W. Va.Code § 44-1-14a(a) (2002), provides that "[w]ithin thirty days of the filing of the appraisement of any estate as required in section fourteen of this article [or, according to subsection (b), within six months of the qualification of the personal representative if no appraisement is filed within the time period established pursuant to section fourteen of this article], the clerk of the county commission shall publish, once a week for two successive weeks, in a newspaper of general circulation within the county of the administration of the estate, a notice which is to include [among other things] ... (8) A statement that any person seeking to impeach or establish a will must make a complaint in accordance with the provisions of section eleven, twelve or thirteen, article five, chapter forty-one of this code[.]” That same Code section in subsection (d) requires the personal representative “within ninety days after the date of Erst publication, [to] serve a copy of the notice, published pursuant to subsection (a) of this section, by first class mail, postage prepaid, or by personal service on the following persons: ... (3) If there is not a will and the personal representative is not the sole heir, any heirsf.]”

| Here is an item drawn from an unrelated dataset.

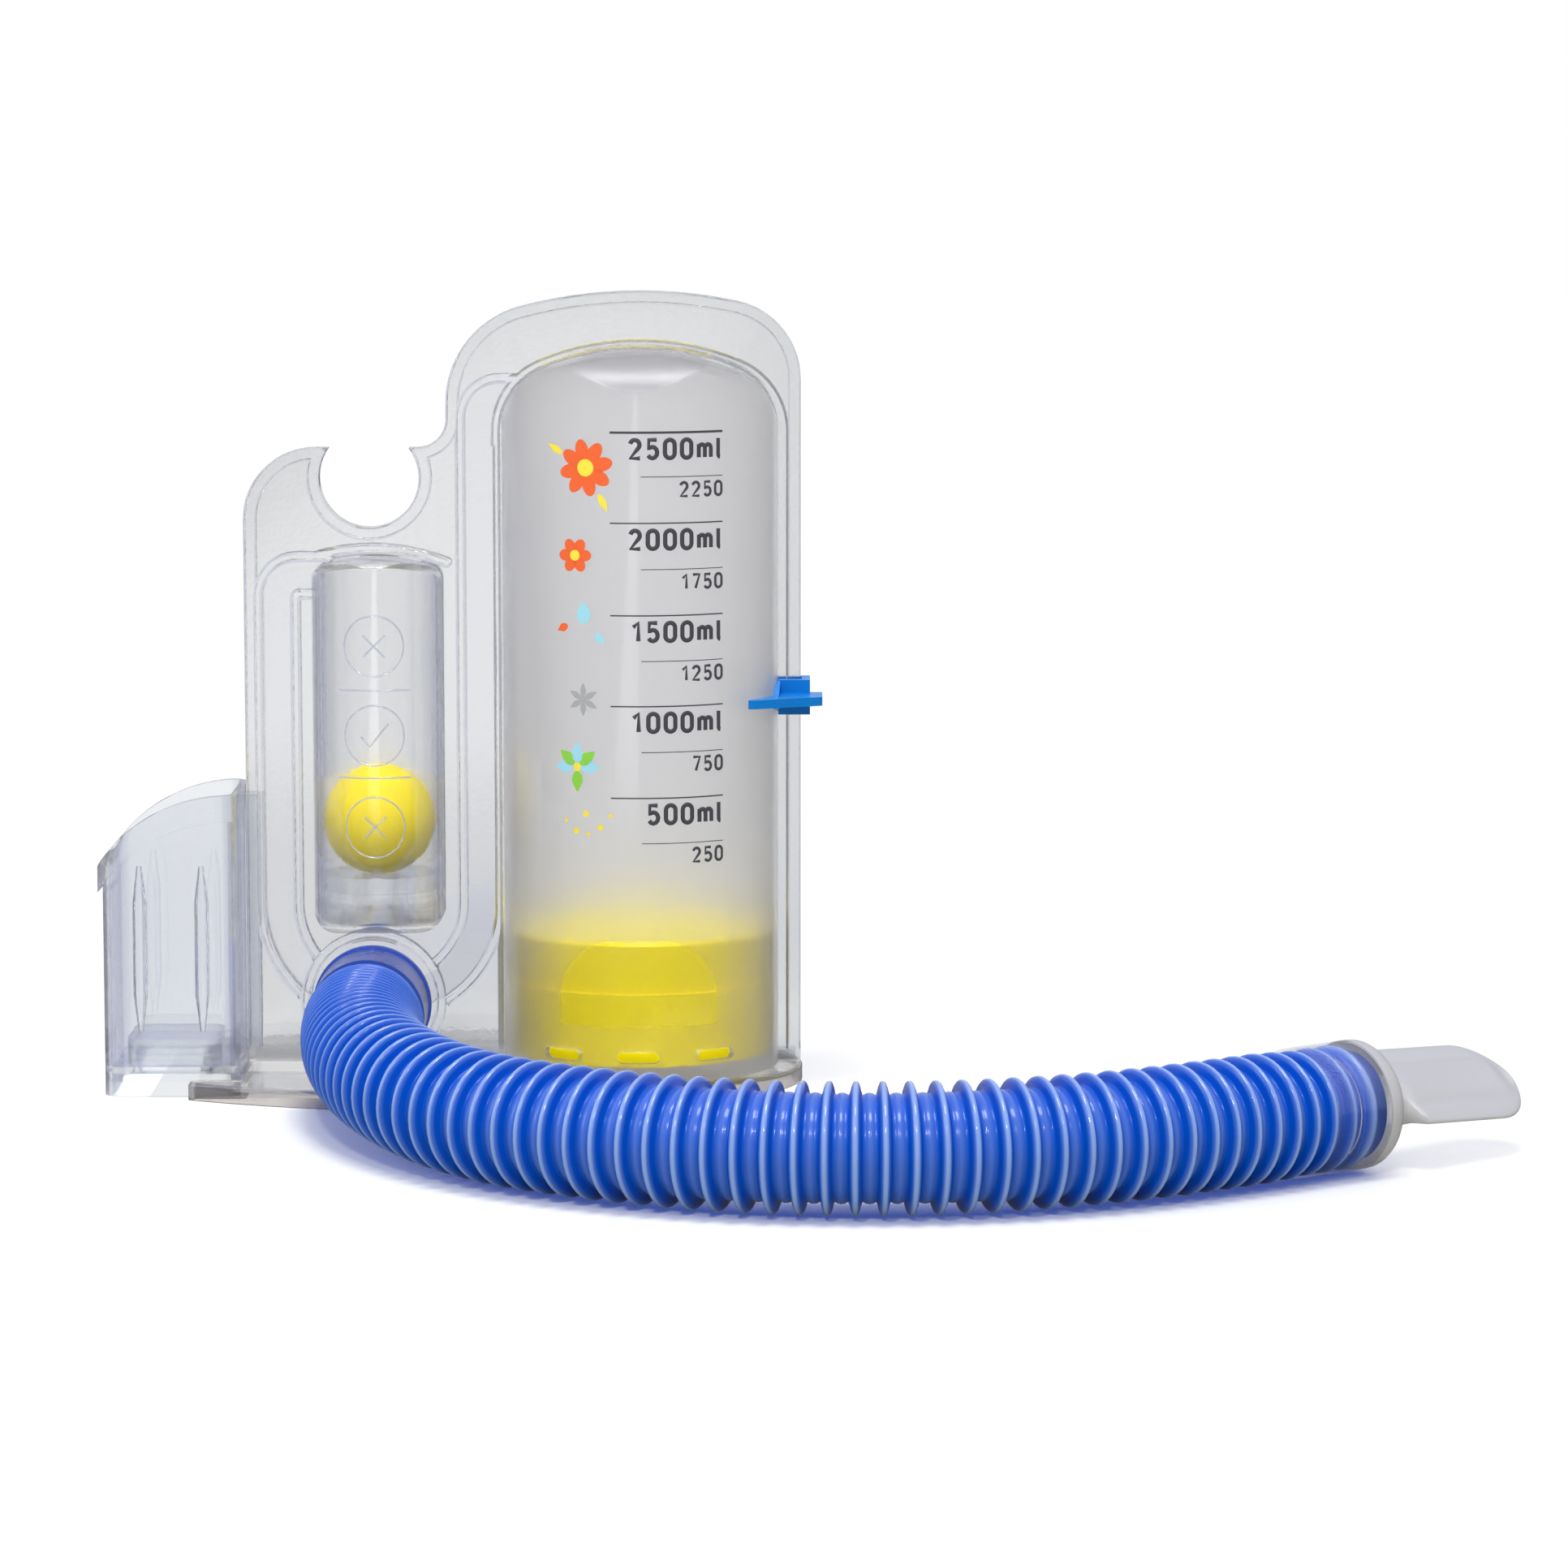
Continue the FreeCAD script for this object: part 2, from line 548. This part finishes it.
def goal_pointer():
    """Slider that hooks round the right edge, with a blade that points along the chamber wall."""
    inner = FACE + RUNNING
    outer = inner + POINTER_WALL
    middle = POINTER_Z - BLADE / 2
    low, high = middle - POINTER_HEIGHT / 2, middle + POINTER_HEIGHT / 2
    left, right = THUMB_X - POINTER_THUMB - POINTER_BACK, PLATE_RIGHT + RUNNING
    clip = box(left, right + POINTER_WALL, -outer, outer, low, high)
    clip = clip.cut(box(left - 1, right, -inner, inner, low - 1, high + 1))
    tip = THUMB_X - POINTER_CLASP - 2 * POINTER_BACK + POINTER_THUMB + BLADE
    corners = [(tip, -POINTER_REACH), (THUMB_X, -POINTER_REACH * POINTER_SWEEP), (THUMB_X, -inner),
               (tip, -inner)]
    points = [V(x, y, POINTER_Z - BLADE) for x, y in corners]
    blade = Part.Face(Part.makePolygon(points + points[:1])).extrude(V(0, 0, BLADE))
    upright = [e for e in blade.Edges if e.BoundBox.ZLength > BLADE / 2 and e.BoundBox.YMax < -inner - 1]
    blade = blade.makeFillet(BLADE_ROUND, upright)
    web = [V(left, -outer, low + 1), V(tip + POINTER_CLASP, -POINTER_REACH * GUSSET_SHARE, POINTER_Z - BLADE),
           V(tip + POINTER_CLASP, -POINTER_REACH * GUSSET_SHARE, POINTER_Z), V(left, -outer, high)]
    gusset = Part.Face(Part.makePolygon(web + web[:1])).extrude(V(GUSSET, GUSSET / 2, 0))
    chamber = Part.makeCylinder(CHAMBER_R + RUNNING, POINTER_HEIGHT + 2, V(0, 0, low - 1))
    return clip.fuse([blade, gusset]).cut(chamber).removeSplitter()


def cup_plan(grow, z0, z1):
    """The rounded rectangular plan of the mouthpiece cup as a solid."""
    block = box(CUP_LEFT - grow, CUP_RIGHT + min(grow, 0), CUP_FRONT - grow, CUP_BACK + grow, z0, z1)
    edges = [e for e in block.Edges if e.BoundBox.ZLength > (z1 - z0) / 2]
    return block.makeFillet(CUP_ROUND + grow, edges)


def below_lip(drop):
    """Everything below the curved top edge of the cup, lowered by the drop."""
    start, end = V(CUP_LEFT - CUP_LIP, 0, CUP_LOW - drop), V(CUP_RIGHT, 0, CUP_HIGH - drop)
    middle = V(CUP_LEFT + CUP_WIDTH / 3, 0, CUP_MIDDLE - drop)
    far_left, far_right, under = start.x - 1, CUP_RIGHT + CUP_GRIP + 1, -2.0
    outline = [end, V(far_right, 0, end.z), V(far_right, 0, under), V(far_left, 0, under),
               V(far_left, 0, start.z), start]
    wire = Part.Wire([arc(start, middle, end)] + [line(a, b) for a, b in zip(outline, outline[1:])])
    return slab(wire, CUP_FRONT - CUP_LIP - 1, CUP_BACK + CUP_LIP + 1)


def cup_rib(x, y):
    """A spindle-shaped rib on the inside of the cup's front or back wall."""
    low, high = CUP_RIB_LOW + CUP_RIB_TAPER, CUP_RIB_HIGH - CUP_RIB_TAPER
    belly = Part.makeCylinder(CUP_RIB_R, high - low, V(x, y, low))
    foot = Part.makeCone(CUP_RIB_R * CUP_RIB_POINT, CUP_RIB_R, CUP_RIB_TAPER, V(x, y, CUP_RIB_LOW))
    head = Part.makeCone(CUP_RIB_R, CUP_RIB_R * CUP_RIB_POINT, CUP_RIB_TAPER, V(x, y, high))
    return belly.fuse([foot, head])


def mouthpiece_holder():
    """Clear cup that hooks on the left edge of the plates and stands on the table."""
    top = CUP_HIGH + 1
    outer = cup_plan(0, 0, top)
    lip = cup_plan(CUP_LIP, 0, top).cut(below_lip(CUP_LIP_HEIGHT))
    solid = outer.fuse(lip).common(below_lip(0))
    solid = solid.cut(cup_plan(-CUP_WALL, CUP_FLOOR, top + 1))
    solid = solid.cut(cup_plan(-CUP_WALL, -1, CUP_FLOOR - CUP_WALL))
    solid = solid.fuse(punt(0, CUP_FLOOR - CUP_WALL, CUP_FLOOR + PUNT_RISE))
    solid = solid.cut(punt(CUP_WALL, CUP_FLOOR - CUP_WALL - 1, CUP_FLOOR + PUNT_RISE - CUP_WALL))
    ribs = []
    for x in (CUP_LEFT + CUP_RIB_EDGE, CUP_LEFT + CUP_RIB_EDGE + CUP_RIB_PITCH):
        for y in (CUP_FRONT + CUP_WALL, CUP_BACK - CUP_WALL):
            ribs.append(cup_rib(x, y).common(cup_plan(-CUP_WALL / 2, 0, top)))
    grip_out = FACE + PUSH_FIT + CUP_WALL
    grip = box(CUP_RIGHT - CUP_WALL, CUP_RIGHT + CUP_GRIP, -grip_out, grip_out, SOCKET_TOP + RUNNING,
               CUP_HIGH - CUP_GRIP_DROP)
    edge = box(CUP_RIGHT, CUP_RIGHT + CUP_GRIP + 1, -FACE - PUSH_FIT, FACE + PUSH_FIT, 0, top)
    return solid.fuse(ribs + [grip]).cut(edge).removeSplitter()


def punt(shrink, z0, z1):
    """The raised middle of the cup's floor."""
    inset = PUNT_INSET + shrink
    block = box(CUP_LEFT + inset, CUP_RIGHT - inset, CUP_FRONT + inset, CUP_BACK - inset, z0, z1)
    edges = [e for e in block.Edges if e.BoundBox.ZLength > (z1 - z0) / 2]
    return block.makeFillet(CUP_ROUND - shrink, edges)


def hose_cuff():
    """Smooth cuff of the hose, pushed over the spigot of the front half."""
    port, front = V(PORT_X, 0, PORT_Z), CUFF_MOUTH.y
    cuff = cross_cylinder(port, CUFF_R, front, CUFF_BACK)
    bead = cross_cylinder(port, CUFF_R + CUFF_BEAD, CUFF_BACK - CUFF_BEAD_LENGTH, CUFF_BACK)
    bore = cross_cylinder(port, SPIGOT_R + PUSH_FIT / 2, front - 1, CUFF_BACK + 1)
    return cuff.fuse(bead).cut(bore).removeSplitter()


def hose_path(points):
    """Straight runs joined by tangent arcs, each as large as its two runs allow."""
    edges, here, radii = [], points[0], []
    for before, point, after in zip(points, points[1:], points[2:]):
        back, on = before - point, after - point
        short = min(back.Length, on.Length) * HOSE_CORNER_SHARE
        back.normalize()
        on.normalize()
        half = (math.pi - back.getAngle(on)) / 2
        radii.append(short / math.tan(half))
        start, end = point + back * short, point + on * short
        bisector = back + on
        bisector.normalize()
        middle = point + bisector * (radii[-1] / math.cos(half) - radii[-1])
        edges += [line(here, start), arc(start, middle, end)]
        here = end
    edges.append(line(here, points[-1]))
    print("hose radii", [round(radius) for radius in radii], "over", 3 * HOSE_OD)
    return Part.Wire(edges)


def hose():
    """Plain tube along the route of the corrugated hose."""
    path = hose_path(HOSE_POINTS)
    along = HOSE_POINTS[1] - HOSE_POINTS[0]
    rings = []
    for radius in (HOSE_OD / 2, HOSE_OD / 2 - HOSE_WALL):
        circle = Part.makeCircle(radius, HOSE_POINTS[0], along)
        rings.append(path.makePipeShell([Part.Wire([circle])], True, False))
    tube = rings[0].cut(rings[1])
    print("hose length", round(path.Length, 1), "volume share",
          round(tube.Volume / (path.Length * math.pi * ((HOSE_OD / 2) ** 2
                                                        - (HOSE_OD / 2 - HOSE_WALL) ** 2)), 4))
    return tube


def placed(solid):
    """Turns a solid made along +X at the origin to the far end of the hose."""
    start, end = HOSE_POINTS[-2], HOSE_POINTS[-1]
    heading = math.degrees(math.atan2(end.y - start.y, end.x - start.x))
    solid.rotate(V(0, 0, 0), V(0, 0, 1), heading)
    solid.translate(end)
    return solid


def x_cylinder(radius, x0, x1):
    """A cylinder along X."""
    return Part.makeCylinder(radius, x1 - x0, V(x0, 0, 0), V(1, 0, 0))


def hose_end_cuff():
    """Smooth cuff at the far end of the hose, inside the mouthpiece."""
    cuff = x_cylinder(END_CUFF_R, 0, END_CUFF_LENGTH)
    return placed(cuff.cut(x_cylinder(END_CUFF_R - HOSE_WALL, -1, END_CUFF_LENGTH + 1)))


def tapered(x0, x1, half0, half1, side):
    """Half the outline of a bar whose half width runs from half0 to half1, as four corner points."""
    return [side(x0, -half0), side(x1, -half1), side(x1, half1), side(x0, half0), side(x0, -half0)]


def tongue(shrink, x0, x1):
    """The flat tapered tongue of the mouthpiece, or its bore when shrunk by the wall."""
    half, up = TONGUE_WIDTH / 2 - shrink, SOCKET_R + 1
    seen_above = tapered(x0, x1, half - TONGUE_FLARE, half, lambda x, y: V(x, y, -up))
    seen_aside = tapered(x0, x1, TONGUE_ROOT / 2 - shrink, TONGUE_TIP / 2 - shrink,
                         lambda x, z: V(x, -half - 1, z))
    block = Part.Face(Part.makePolygon(seen_above)).extrude(V(0, 0, 2 * up))
    block = block.common(Part.Face(Part.makePolygon(seen_aside)).extrude(V(0, 2 * half + 2, 0)))
    long_edges = [e for e in block.Edges if e.BoundBox.XLength > (x1 - x0) / 2]
    return block.makeFillet(TONGUE_EDGE - shrink, long_edges)


def bell(shrink, x0, x1):
    """The round socket and its shoulder, or their inside when shrunk by the wall."""
    big, small, bend = SOCKET_R - shrink, NECK_R - shrink, SHOULDER_BEND - shrink
    turn = math.atan2(big - small, SHOULDER_LENGTH)
    reach = bend * math.tan(turn / 2)
    corner = x1 - SHOULDER_LENGTH
    start = V(corner - reach, 0, big)
    middle = V(start.x + bend * math.sin(turn / 2), 0, big - bend + bend * math.cos(turn / 2))
    stop = V(corner + reach * math.cos(turn), 0, big - reach * math.sin(turn))
    profile = Part.Wire([
        line(V(x0, 0, 0), V(x0, 0, big)),
        line(V(x0, 0, big), start),
        arc(start, middle, stop),
        line(stop, V(x1, 0, small)),
        line(V(x1, 0, small), V(x1, 0, 0)),
        line(V(x1, 0, 0), V(x0, 0, 0)),
    ])
    return Part.Face(profile).revolve(V(0, 0, 0), V(1, 0, 0), 360)


def tip_outline(x0, x1):
    """The rounded end of the tongue, seen from above, as a block."""
    side = TONGUE_WIDTH / 2
    plan = box(x0, x1, -side, side, -SOCKET_R, SOCKET_R)
    upright = [e for e in plan.Edges if e.BoundBox.ZLength > SOCKET_R and e.BoundBox.XMin > x1 - 1]
    return plan.makeFillet(TONGUE_ROUND, upright)


def mouthpiece():
    """Milky mouthpiece: a round socket over the hose's end cuff, a shoulder and a flat tongue."""
    shoulder = END_CUFF_LENGTH + SOCKET_SPARE + SHOULDER_LENGTH
    root, end = shoulder - TONGUE_SUNK, shoulder + TONGUE_LENGTH
    body = tongue(0, root, end).common(tip_outline(root, end))
    bore = tongue(MOUTH_WALL, root - 1, end + 1)
    for flat in (body, bore):
        flat.rotate(V(0, 0, 0), V(1, 0, 0), TONGUE_ROLL)
    solid = bell(0, 0.0, shoulder).fuse(body)
    inside = bell(MOUTH_WALL, END_CUFF_LENGTH + PUSH_FIT, shoulder - MOUTH_WALL / 2)
    socket = x_cylinder(END_CUFF_R + PUSH_FIT / 2, -1, END_CUFF_LENGTH + PUSH_FIT)
    return placed(solid.cut([inside, socket, bore]).removeSplitter())


PIECES = {
    "front_shell": lambda: shell_half(-1),
    "rear_shell": lambda: shell_half(1),
    "base": base,
    "mouthpiece_holder": mouthpiece_holder,
    "ball_seat": ball_seat,
    "flow_ball": flow_ball,
    "piston": piston,
    "goal_pointer": goal_pointer,
    "hose_cuff": hose_cuff,
    "hose": hose,
    "hose_end_cuff": hose_end_cuff,
    "mouthpiece": mouthpiece,
}

# The part's own origin is on the table, under the middle of everything but the hose
MIDDLE_X = (CUP_LEFT - CUP_LIP + THUMB_X) / 2
os.makedirs("parts", exist_ok=True)
for name, make in PIECES.items():
    shape = make()
    shape.translate(V(-MIDDLE_X, 0, 0))
    shape.exportStep("parts/" + name + ".step")
    extent = shape.BoundBox
    print(name, shape.ShapeType, len(shape.Solids), "valid", shape.isValid(), "volume", round(shape.Volume),
          [round(value, 1) for value in (extent.XMin, extent.YMin, extent.ZMin, extent.XMax, extent.YMax,
                                         extent.ZMax)])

Whether the published notice would fulfill any due process rights of heirs at law to notice that is missing in the ex parte probate procedures is doubtful in my mind if for no other reason than that due process requires, as interpreted in Cary v. Riss, 189 W.Va. 608, 433 S.E.2d 546 (1993), that "notification 'by mail or otherwise' shall be construed as certain to ensure actual notice." Syllabus, Cary. The obligation imposed upon personal representatives in W. Va.Code § 44-1-14a(d) to serve a copy of the published notice “by first class mail, postage prepaid, or by personal service” would not by its terms include such service on heirs if there is a will.
. Mr. Lovejoy also identified devisees and legatees under prior wills, disclaimers and the State as also having a sufficient interest in the probate of a will as to merit due process notice of a will's delivery or probate. Id. at 703-708.